On different days, various flights of ducks want to hear several things at different times. There are no shortcuts for learning to read ducks. You just have to spend time in the field watching the birds in flight, calling to them and watching how they accept or reject your calls.

Question: When someone asks you what type of call should they start blowing to learn to call ducks, what do you tell them?
Crew: I usually suggest they start out with a double-reed duck call. A double-reed’s easier to blow, and the reeds working together take a lot of pressure off the caller. The double-reed call produces a lot of the rasp and the vibrations’ sounds, rather than the hunter using his throat to make those sounds.

In fall 2006, Hunter’s Specialties began producing double-reed calls. You can get the Custom Series Ringer 2 in a single- or a double-reed call, or, you can get the Custom Series Timber Calls in a single- or a double-reed call. These calls are more forgiving and don’t show your mistakes as bad as a single-reed call does, and they’re much easier to learn to use to call ducks.

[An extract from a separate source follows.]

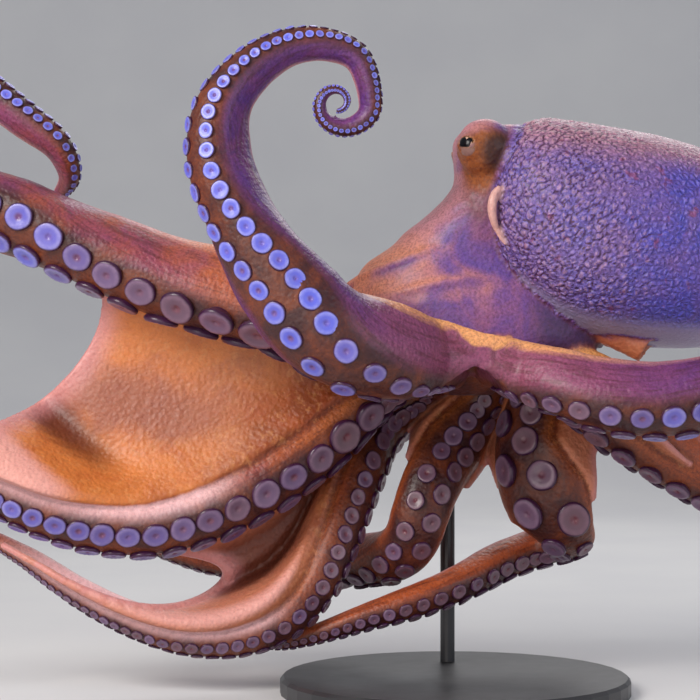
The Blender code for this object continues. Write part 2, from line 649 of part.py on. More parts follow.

Question: What’s the quickest way to become a good duck caller and impress your friends with your ability to call?
Crew: Find out where the ducks really want to be the day before you hunt, reach that spot early, set up, get well hidden and put out your decoys. When ducks are flying past or flying over, use a single quack or nothing more than a greeting call – a series of five quacks. You already know that the ducks want to be where you are, so 90% of the battle’s won.

If you’ve practiced at all, you should be able to give a quack and a series of five quacks. Call very little, and let your decoys do the work for you. Your duck hunting buddies will think you’re brilliant. There’s no call made that will bring in more ducks than hunting where the ducks already want to be. This tactic works every time.